Intervention de Maud Petit

Réunion du mercredi 14 avril 2021 à 15h00
Commission des affaires culturelles et de l'éducation

Photo issue du site de l'Assemblée nationale ou de WikipediaMaud Petit :

À travers cette proposition de loi, il nous est proposé de débattre de la pertinence de réformer la rétribution des droits d'auteur et des droits voisins afin de lutter plus efficacement contre la précarité des professionnels des arts et de la culture. Concrètement, le texte prévoit qu'à compter du décès de l'artiste-auteur, les droits sur l'œuvre seront partagés à 50 % entre ses ayants droit et le nouveau domaine public commun. Ce dispositif aurait pour but de financer la protection sociale des métiers artistiques tout en soutenant la création.

Le groupe Démocrate est très attaché à la défense de la propriété intellectuelle, dont dépend la juste rémunération des artistes-auteurs, donc la pérennité du processus de création. Nous avons été à l'initiative de la loi du 24 juillet 2019 visant à créer un droit voisin au profit des agences de presse et des éditeurs de presse, qui contraint les diffuseurs et les plateformes en ligne à rémunérer les producteurs pour les contenus qu'ils créent et que les GAFAN utilisent. Nous sommes attachés au droit d'auteur et aux droits voisins parce qu'ils contribuent au maintien d'un cercle vertueux de la production artistique. Ils contribuent déjà au financement de la création par l'intermédiaire de la rémunération pour copie privée.

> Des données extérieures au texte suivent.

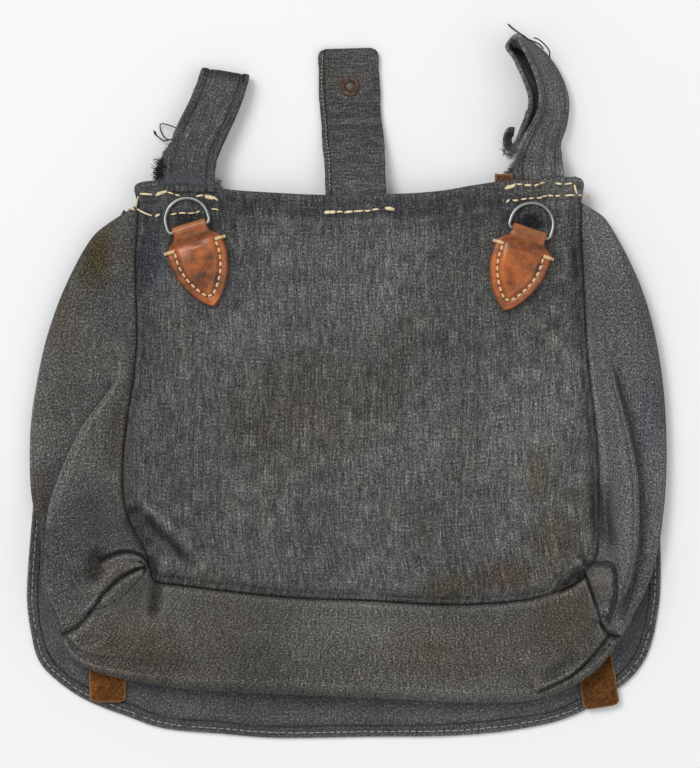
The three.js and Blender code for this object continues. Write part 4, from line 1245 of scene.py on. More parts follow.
@dataclass
class Body:
    """The sewn shell: back and front panels, two side gussets and the base strip.

    Attributes:
        step: distance between the rows of the gussets' nets.
        panel_width: across the back panel, for its net.
        panel_length: down the back panel, for its net.
        panel_step: distance between the rows and columns of the back panel's net.
        hem_depth: how far down the hem's sewn line lies.
        seam_sink: how deep the cloth rolls into each seam.
        seam_roll: over how far it rolls on the gussets.
        back_roll: over how far it rolls on the back panel.
        top_corner: how round the back panel's top corners are.
        pieces: the finished panels, by their nodes.
    """

    step: float = 0.95
    panel_width: float = 266.0
    panel_length: float = 232.0
    panel_step: float = 1.4
    hem_depth: float = 13.5
    seam_sink: float = 2.3
    seam_roll: float = 1.7
    back_roll: float = 2.1
    top_corner: float = 5.5
    pieces: dict[str, bpy.types.Object] = field(default_factory=dict)

    def sections(self, table: Sequence[Section]) -> Array:
        """A table's rows at even steps along its seam and rim."""
        rows = smooth_table(np.array([s.numbers() for s in table]), 24)
        middle = (PLAN.shares(rows[:, 0], rows[:, 1]) + PLAN.shares(rows[:, 2], rows[:, 3])) / 2
        fine = np.concatenate([middle, rows], axis=1)
        length = run_along(middle)[-1]
        return evenly(fine, int(length / self.step) + 2, by=2)[:, 2:]

    def profile(self, row: Array) -> Array:
        """One section's points in the frame.

        Args:
            row: the section's numbers.

        Returns:
            Points from the seam, over the fold and the rim, to the front panel's edge.
        """
        seam, rim = PLAN.shares(row[0], row[1]), PLAN.shares(row[2], row[3])
        fold, (at_seam, dip, inner, outer), rim_share, lap = row[4], row[5:9], row[9], max(row[10], 0.0)
        reach = float(np.linalg.norm(rim - seam))
        out = (rim - seam) / reach
        left = np.array([-out[1], out[0]])
        root, near, upper, lower = (float(PLAN.high(share)) for share in (at_seam, dip, inner, outer))
        halfway = float(PLAN.high(dip + 0.8 * (inner - dip)))
        under = PLAN.body_floor + 2.3 * float(smoothstep(row[3], 0.45, 0.72))
        edge = under + (PLAN.hem_top - under) * rim_share
        lip = fold * reach
        rest = reach - lip
        drop = upper - lower
        curl = min(lap, 0.45 * max(drop, 0.0))
        soft = max(0.0, 1 - lap / 2)
        body = [
            (0.0, root),
            (0.18 * lip, near),
            (0.5 * lip, halfway),
            ((0.8 - 0.12 * soft) * lip, upper),
            (lip - 0.5 * curl - 0.6 - 0.1 * soft * lip, upper - 0.1 * drop),
            (lip, upper - 0.36 * drop),
            (lip - 0.35 * curl + 0.22 * soft * rest, lower + 0.3 * drop),
            (lip - curl + 0.4 * soft * rest, lower + 0.13 * drop),
            (lip - 0.3 * curl + 0.55 * soft * rest, lower + 0.02 * drop),
            (lip + (0.18 + 0.45 * soft) * rest, lower - 0.02 * soft * drop),
            (lip + (0.5 + 0.22 * soft) * rest, lower - 0.02 * rest),
            (lip + (0.8 + 0.07 * soft) * rest, lower + 0.35 * (edge - lower)),
            (reach, edge),
            (lip + 0.86 * rest, under + 0.3 * (edge - under)),
            (lip + 0.62 * rest - 2.0, under),
            (lip + 0.3 * rest - 4.0, under),
        ]
        points = []
        for s, z in body:
            t = min(max(s / reach, 0.0), 1.0)
            swing = 4 * t * (1 - t)
            side = row[11] * bell(t - 0.3, 0.28) + row[12] * bell(t - 0.7, 0.28)
            xy = seam + out * s + left * side * swing
            points.append((xy[0], xy[1], z))
        return np.array(points)

    def shell(self, table: Sequence[Section], columns: int) -> Net:
        """The net of one gusset, seam edge first."""
        rows = self.sections(table)
        profiles = [curve_through(self.profile(row), columns) for row in rows]
        net = Net(np.array(profiles))
        facing = net.normals()[..., 2]
        if facing[:, : columns // 4].mean() < 0:
            facing = -facing
        net.up = smoothstep(facing, 0.1, 0.5)
        return net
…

Il est vrai que la crise sanitaire fragilise la situation parfois précaire de ces artistes‑auteurs. Des mesures fortes du Gouvernement viennent les épauler : le plan de relance prévoit de leur consacrer 50 millions d'euros ; un fonds d'urgence spécifique de 17 millions d'euros a été décidé ; le seuil requis afin de conserver leurs droits à la sécurité sociale, au congé maternité et aux congés maladie a été modifié.

Sur la forme, des discussions auraient dû être menées avant de proposer un tel changement. Vous n'avez de cesse de réclamer de la concertation, à juste titre, mais vous faites fi de l'avis des représentants des ayants droit, très majoritairement hostiles à votre proposition.

Sur le fond, vous proposez la création d'un domaine public commun. Cette idée ne nous paraît pas adéquate pour lutter contre la précarisation des publics concernés. Vous remettez en cause le bien-fondé de la temporalité des bénéfices pour les ayants droit après le décès de l'auteur. À la différence du droit de propriété, qui est perpétuel, les droits de propriété intellectuelle sont temporaires pour garantir à tous l'accès aux œuvres par la suite. Cette temporalité compense les faibles rémunérations des artistes-auteurs, que vous dénoncez. C'est la précarité qui justifie le maintien des droits après la disparition de l'auteur, prévu par diverses conventions internationales.

Nous soutenons le dispositif actuel, qui reflète un compromis équilibré entre le respect du droit de propriété, et donc des intérêts privés, et le respect du principe de libre circulation des œuvres qui permet un accès à la culture du grand public.

Votre proposition dénonce une privatisation des œuvres alors que la nouvelle directive sur les droits d'auteur garantit l'accès des productions au grand public. À l'heure du streaming audio et vidéo, les nouvelles pratiques numériques permettent d'accéder à l'ensemble des catalogues et constituent une incroyable révolution pour l'accès aux œuvres.

Rappelons que les droits d'auteur et les droits voisins bénéficient d'une protection constitutionnelle. Appliquer votre dispositif semble inenvisageable, puisqu'il affecterait une grande partie des droits de propriété intellectuelle reversés aujourd'hui. Il contreviendrait également aux engagements internationaux de la France, notamment la convention de Berne et le droit européen. Notre groupe ne votera pas cette proposition de loi.